The West Bengal situation is bizarre — councillors who moved over to the BJP in June are now back with the Trinamul Congress in July. Municipalities that turned to the BJP in June have reverted back to the Trinamul Congress majorities in July.

These switches have unleashed unconfirmed reports of intimidation and fear, temptation and opportunity, converting the process into a mockery. This is a situation where Mr Shah as president of the BJP needs to defend his own actions in the light of what he said of the panchayat elections in West Bengal. Municipalities do not have crores of voters; but they do have lakhs of voters. When each voter made a choice in 2018, it was with certain expectations. One of these expectations was the certainty that the chosen representative was from a specific political party.

Voters do not make the effort to queue up to elect a representative from a specific party anticipating that the person will switch sides and nullify the choice made at the time of voting. There would be voters who would never vote BJP or Trinamul Congress or Congress or CPI(M) or TDP. These are people who have a definite choice. Defections, engineered or voluntary, make nonsense of the process of choosing.

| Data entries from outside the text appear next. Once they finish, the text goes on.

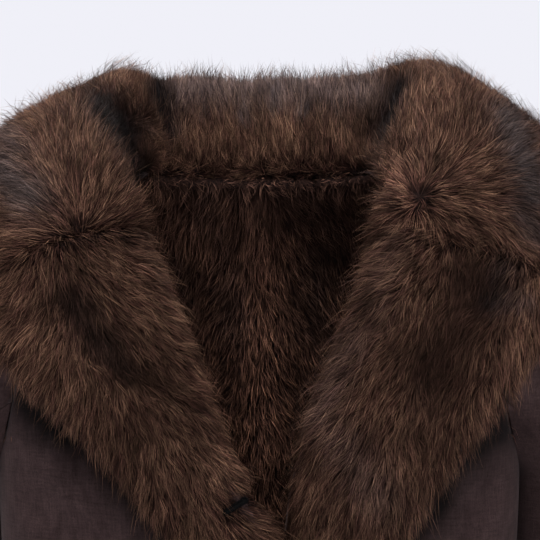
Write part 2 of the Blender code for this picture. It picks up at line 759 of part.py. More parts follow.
def make_button(name, z):
    """A round button, fastened on the right front at the centre line."""
    surface = front(-1)
    normal = outward(surface, 0.0, z)
    place = surface(0.0, z) + normal * (BUTTON_THICKNESS / 2 + BUTTON_LIFT)
    mesh = bpy.data.meshes.new(name)
    bm = bmesh.new()
    bmesh.ops.create_cone(
        bm, cap_ends=True, segments=24, radius1=BUTTON_RADIUS, radius2=BUTTON_RADIUS,
        depth=BUTTON_THICKNESS,
    )
    bm.to_mesh(mesh)
    bm.free()
    button = add(name, mesh, HORN)
    button.location = to_side(-1, place)
    button.rotation_mode = "QUATERNION"
    button.rotation_quaternion = Vector(to_side(-1, normal)).to_track_quat("Z", "Y")
    bevel = button.modifiers.new("rounded rim", "BEVEL")
    bevel.width = BUTTON_RIM
    bevel.segments = 2


def main():
    for old in list(bpy.data.objects):
        bpy.data.objects.remove(old)
    collection = bpy.data.collections.new(COLLECTION)
    bpy.context.scene.collection.children.link(collection)
    make_back()
    for side in (-1, 1):
        make_front(side)
        make_lapel(side)
        make_sleeve(side)
    make_collar()
    for name, z in BUTTON_HEIGHTS.items():
        make_button(name, z)


main()
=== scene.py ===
"""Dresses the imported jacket: combed fur, creased faux suede, sewing, buttons and a plain stage.

Metres, +Z up. The wearer faces -Y and has the left arm on +X. The fur grows from a backing that lies
on the suede, and its hairs are laid by tables of the directions in which the pile is brushed.
"""

import math
from collections import namedtuple
from itertools import product

import bmesh
import bpy
import numpy as np
from bpy.props import FloatProperty, FloatVectorProperty, IntProperty, PointerProperty
from mathutils import Matrix, Vector
from mathutils.bvhtree import BVHTree
from mathutils.kdtree import KDTree


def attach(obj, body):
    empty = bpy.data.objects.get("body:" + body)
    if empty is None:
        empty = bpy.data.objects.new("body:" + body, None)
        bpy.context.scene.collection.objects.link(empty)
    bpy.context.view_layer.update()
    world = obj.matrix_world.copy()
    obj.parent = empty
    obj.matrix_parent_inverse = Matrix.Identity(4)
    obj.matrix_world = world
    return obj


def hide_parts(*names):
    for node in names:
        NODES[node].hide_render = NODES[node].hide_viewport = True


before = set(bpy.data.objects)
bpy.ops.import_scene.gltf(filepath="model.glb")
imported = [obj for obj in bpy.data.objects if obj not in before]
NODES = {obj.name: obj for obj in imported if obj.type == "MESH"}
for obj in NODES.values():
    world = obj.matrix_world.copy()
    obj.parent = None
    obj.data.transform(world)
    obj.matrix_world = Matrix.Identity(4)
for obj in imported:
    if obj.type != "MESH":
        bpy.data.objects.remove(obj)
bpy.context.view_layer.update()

bl_info = {
    "name": "Faux Suede Jacket",
    "version": (1, 0, 0),
    "blender": (4, 5, 0),
    "location": "3D View > Sidebar > Jacket",
    "description": "Builds the cloth, fur, sewing and stage of a faux suede jacket",
    "category": "Add Mesh",
}

MM = 0.001

# The view of the stage's camera, which the tables of brushing and shade are read from
EYE = Vector((0.0095, -1.650, -0.085))
EYE_TO_LAPELS = 1.5
VIEW_WIDTH = 0.432  # what the view takes in at the lapels
SENSOR = 36.0  # millimetres, as the camera has it

# ---- what lies where

# The suede pieces, and how many times each is subdivided
SUEDE = {
    "back_panel": 2,
    "right_front": 2,
    "left_front": 2,
    "right_sleeve_top": 2,
    "right_sleeve_under": 2,
    "left_sleeve_top": 2,
    "left_sleeve_under": 2,
    "under_collar": 1,
    "right_lapel_under": 1,
    "left_lapel_under": 1,
}

# The flat cut of what shows of each sheet
Cut = namedtuple("Cut", "width length area rests_on")
CUTS = {
    "back_panel": Cut(0.58, 0.68, 0.325, ("back_lining",)),
    "right_front": Cut(0.36, 0.68, 0.180, ("right_front_lining",)),
    "left_front": Cut(0.36, 0.68, 0.180, ("left_front_lining",)),
    "right_sleeve_top": Cut(0.32, 0.62, 0.135, ("right_front",)),
    "right_sleeve_under": Cut(0.17, 0.46, 0.055, ("right_front",)),
    "left_sleeve_top": Cut(0.32, 0.62, 0.135, ("left_front",)),
    "left_sleeve_under": Cut(0.17, 0.46, 0.055, ("left_front",)),
    "under_collar": Cut(0.80, 0.24, 0.130, ("back_panel",)),
    "right_lapel_under": Cut(0.20, 0.36, 0.040, ("right_front",)),
    "left_lapel_under": Cut(0.20, 0.44, 0.050, ("left_front",)),
    "collar": Cut(0.80, 0.24, 0.140, ("under_collar",)),
    "right_lapel": Cut(0.26, 0.36, 0.055, ("right_lapel_under",)),
    "left_lapel": Cut(0.26, 0.44, 0.075, ("left_lapel_under",)),
    "back_lining": Cut(0.50, 0.62, 0.260, ("back_panel",)),
    "right_front_lining": Cut(0.24, 0.62, 0.095, ("right_front",)),
    "left_front_lining": Cut(0.24, 0.62, 0.095, ("left_front",)),
}

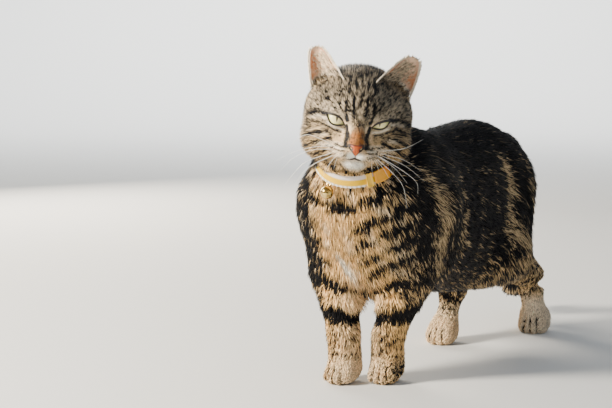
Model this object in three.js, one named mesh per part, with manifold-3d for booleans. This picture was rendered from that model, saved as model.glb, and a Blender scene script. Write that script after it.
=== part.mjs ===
// A standing tabby cat with a collar and bell, life size, as a still museum model.
// Millimetres, +Z up. The cat's body looks towards -Y, its left side is +X and the floor is z = 0.
// The body is one smooth field, measured out to the tips of the coat, and is parted with thin cuts.
import * as THREE from 'three';
import { mergeVertices } from 'three/addons/utils/BufferGeometryUtils.js';
import Module from 'manifold-3d';

const wasm = await Module();
wasm.setup();

// ---------------------------------------------------------------- driving dimensions

const GAP = 0.3; // clearance between neighbouring pieces
const BIG = 900; // side of the boxes that stand for half-spaces
const EYE_RADIUS = 10.4;
const STRAP_WIDTH = 12;
const STRAP_THICKNESS = 2;
const BELL_RADIUS = 6;

const v = (x, y, z) => new THREE.Vector3(x, y, z);
const deg = THREE.MathUtils.degToRad;
const { clamp, lerp } = THREE.MathUtils;

// Stations of the trunk from breast to rump: [y, top line, belly line, half width, middle x].
const TRUNK = [
  [-12, 198, 98, 54, 2],
  [25, 221, 88, 60, 2],
  [70, 230, 74, 62, 2],
  [120, 228, 64, 64, 0],
  [170, 231, 57, 65, -2],
  [215, 233, 57, 59, -4],
  [255, 224, 84, 50, -5],
  [280, 208, 116, 42, -4],
];
const BREAST_CAP = 34; // how far the breast rounds off in front of the first station
const RUMP_CAP = 24; // and the rump behind the last

const NECK = { root: v(4, 30, 184), top: v(10, -36, 222), rootRadius: 50, topRadius: 41 };
const MANTLE = { centre: v(-1, -12, 174), radii: v(60, 46, 42) }; // the fur over breast and shoulders

// The collar is an oval that hangs from the nape to the throat, and leans outwards to its lower edge.
const COLLAR = { centre: v(9, -33, 218), normal: v(0.23, -0.52, 0.82).normalize(), deep: 43, wide: 36 };
const STRAP_FLARE = deg(24);
const BELL_ANGLE = -13; // round the collar from its lowest point, towards the cat's left
const BELL_LEAN = 0.35; // the bell rests on the breast and so hangs a little outwards
const CLASP_ANGLE = 58;

// Each foreleg: shoulder, elbow, wrist and the paw's middle on the floor.
const FORELEGS = {
  left: { shoulder: v(38, 22, 160), elbow: v(34, 14, 104), wrist: v(17.5, 6, 40), paw: v(16.5, 5, 0), turn: 12 },
  right: { shoulder: v(-35, 12, 160), elbow: v(-35, 2, 104), wrist: v(-18, -14, 40), paw: v(-16.5, -17, 0), turn: 4 },
};
// Each hind leg: hip, stifle, hock and the paw's middle on the floor. The right one is set forward.
const HINDLEGS = {
  left: { hip: v(22, 226, 166), stifle: v(38, 200, 98), hock: v(35, 282, 62), paw: v(37, 297, 0), turn: 8 },
  right: { hip: v(-30, 226, 166), stifle: v(-42, 162, 98), hock: v(-25, 232, 61), paw: v(-19, 190, 0), turn: 2 },
};

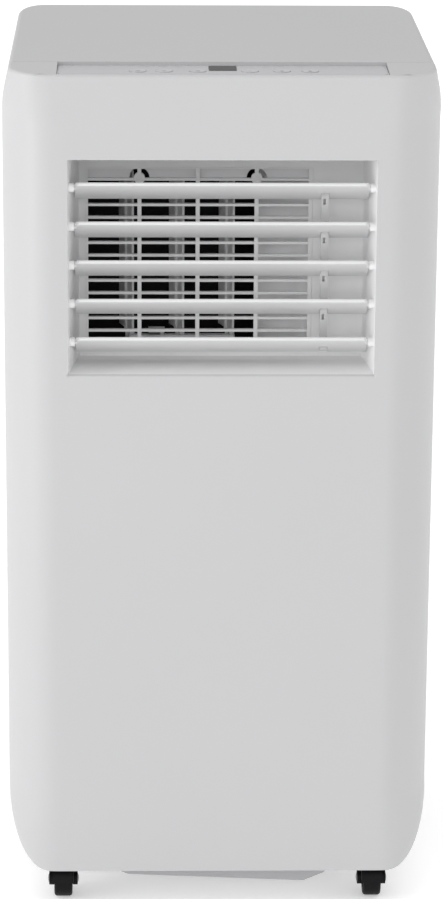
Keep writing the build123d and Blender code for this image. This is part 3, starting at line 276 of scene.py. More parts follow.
compressor_black = finish("compressor_black", (0.015, 0.015, 0.016), 0.25, grain=0.002, drift=0.2)
board_green = finish("board_green", (0.02, 0.13, 0.06), 0.4, drift=0.2)
ink_grey = finish("ink_grey", (0.045, 0.045, 0.05), 0.35)
link_grey = finish("link_grey", (0.50, 0.50, 0.505), 0.45)
cap_grey = finish("cap_grey", (0.22, 0.22, 0.23), 0.4)
print(len(bpy.data.materials), "materials so far")

# %% [markdown]
# ## Filter mesh
# The dust screens behind the rear covers are woven black net. It could be a lattice of real threads, but
# the screens lie behind slats, so two crossed sine waves on Object coordinates darken the gaps and raise
# the threads, which costs no geometry. The gaps' near-black is painted shade for the dark inside seen
# through the holes.

# %% Net finish
NET_PITCH = 1.6 * MM


def woven_net(name, thread, gap, pitch):
    """Net of crossed threads in the X-Z plane, whose gaps take the gap colour as painted shade."""
    material = finish(name, thread, 0.7)
    tree = material.node_tree
    shader = tree.nodes["Principled BSDF"]
    place = add_node(tree, "ShaderNodeTexCoord")
    axes = add_node(tree, "ShaderNodeSeparateXYZ")
    link(tree, place, "Object", axes, "Vector")
    waves = []
    for axis in ("X", "Z"):
        phase = math_node(tree, "MULTIPLY", axes.outputs[axis], 2 * math.pi / pitch)
        waves.append(math_node(tree, "SINE", phase))
    cover = math_node(tree, "MAXIMUM", waves[0], waves[1])
    edge = add_node(tree, "ShaderNodeMapRange")
    tree.links.new(cover, edge.inputs["Value"])
    edge.inputs["From Min"].default_value = 0.1
    edge.inputs["From Max"].default_value = 0.6
    tone_between(tree, shader, edge, "Result", gap, thread)
    relief = add_node(tree, "ShaderNodeBump", Strength=0.6, Distance=pitch * 0.3)
    tree.links.new(cover, relief.inputs["Height"])
    link(tree, relief, "Normal", shader, "Normal")
    return material


# the near-black gap colour is painted shade for the dark inside behind the net
filter_net = woven_net("filter_net", (0.07, 0.07, 0.075), (0.008, 0.008, 0.008), NET_PITCH)
print("net pitch", NET_PITCH / MM, "mm")

# %% [markdown]
# ## Working by hand in code
# Every operator acts on what is selected. These helpers open a piece in edit mode, select its faces,
# edges or points by their place, and close it again with its place baked into the mesh. A hand would
# click on them instead, but a test on their place selects the same ones each time the script runs.

# %% Helpers for edit mode


def open_piece(piece):
    """Only this piece is selected and in edit mode, with nothing selected in it."""
    if bpy.context.mode != "OBJECT":
        bpy.ops.object.mode_set(mode="OBJECT")
    bpy.ops.object.select_all(action="DESELECT")
    bpy.context.view_layer.objects.active = piece
    piece.select_set(True)
    bpy.ops.object.mode_set(mode="EDIT")
    bpy.ops.mesh.select_all(action="DESELECT")


def open_whole(piece):
    """Only this piece is in edit mode, with all of it selected."""
    open_piece(piece)
    bpy.ops.mesh.select_all(action="SELECT")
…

The free-for-all that has begun with defections being glorified as principled politics by the BJP and in West Bengal by the Trinamul Congress, dishonour and disgrace democracy. The voter is being cheated. Treated as a biddable button pusher, and not as sovereign and independent person exercising a choice — the voter has been marginalised in the current politics of defections. What is obvious is that once the elections are over, the voter and her/his choice is not her/his business any more. Voters have been pushed into the role of spectators, watching the ambitious, unscrupulous politicians and parties haggle to acquire power or remain in power. Elections have been emptied of meaning; individual choice has been stripped of its majesty. Political leaders have become traders and the deals they are making or have made are not credible.